How to interpolate a string in Perl?

Perl (and some other languages which came after it :-)) have a feature called interpolation, whereby the names of the variables in strings are replaced by their actual values. This is both useful and dangerous (it can easily result in problems like command injection / SQL injection / HTML injection (aka XSS) - as with everything else you have to know what you are doing!).

However interpolation is performed only once, there is no easy way to "force" the interpolation to occur. Or is it? :-). Lets suppose we have the following scenario:

  • We read a string from the user input.
  • We read a pattern and the replacement which can contain backreferences from the input (or - for that matter - references to other variables)
  • We would like to apply the search/replace pattern on the input string.
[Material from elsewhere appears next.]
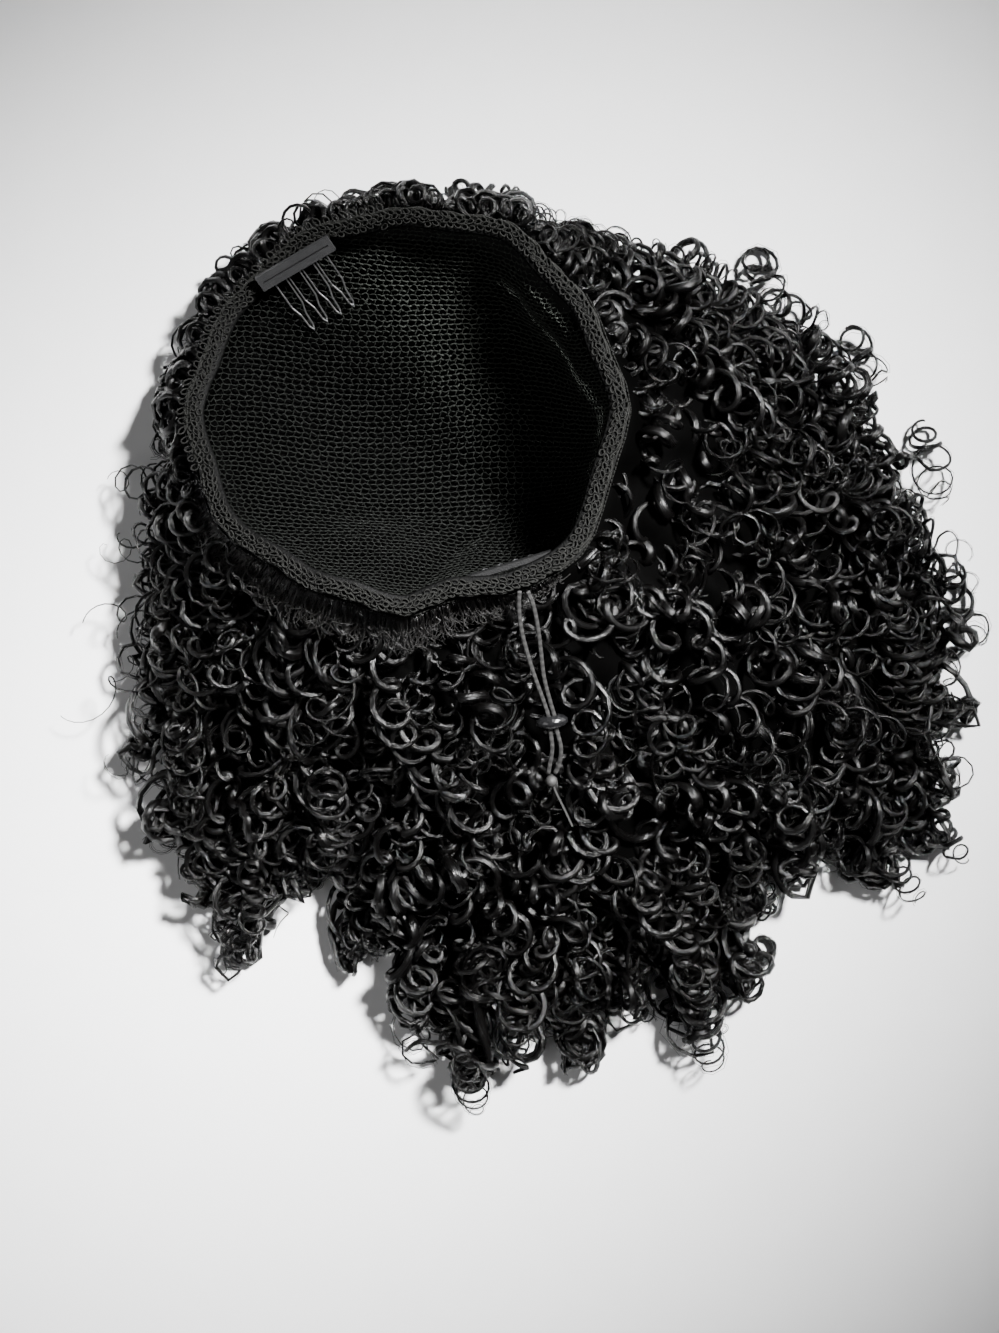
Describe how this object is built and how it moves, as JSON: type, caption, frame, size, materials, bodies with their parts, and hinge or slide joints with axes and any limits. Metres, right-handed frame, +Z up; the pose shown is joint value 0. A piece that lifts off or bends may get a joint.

The solution is to "eval" the string in the search/replace expression to get the interpolation effect:

#!/usr/bin/perl
use strict;

my $foo = '(foo)';
my $bar = '>>>}$1<<<';

$bar =~ s/([{}])/\\$1/g;
my $str = 'foo bar baz';
$str =~ s/$foo/eval('qq{'.$bar.'}')/e;

print "Out: $str\n";

A few words: { and } needed to be escaped to handle cases where $bar contains either of them. This type of code can be very dangerous, because it can leak arbitrary inner variables! If you wish to use something like this in a sensitive environment (web pages, scripts with the suid bit set, etc), think twice. There is of course a CPAN module for this: String::Interpolate, which also lists the security problems that can occur. So take a look at it and consider if the need for flexibility overweights the need for security.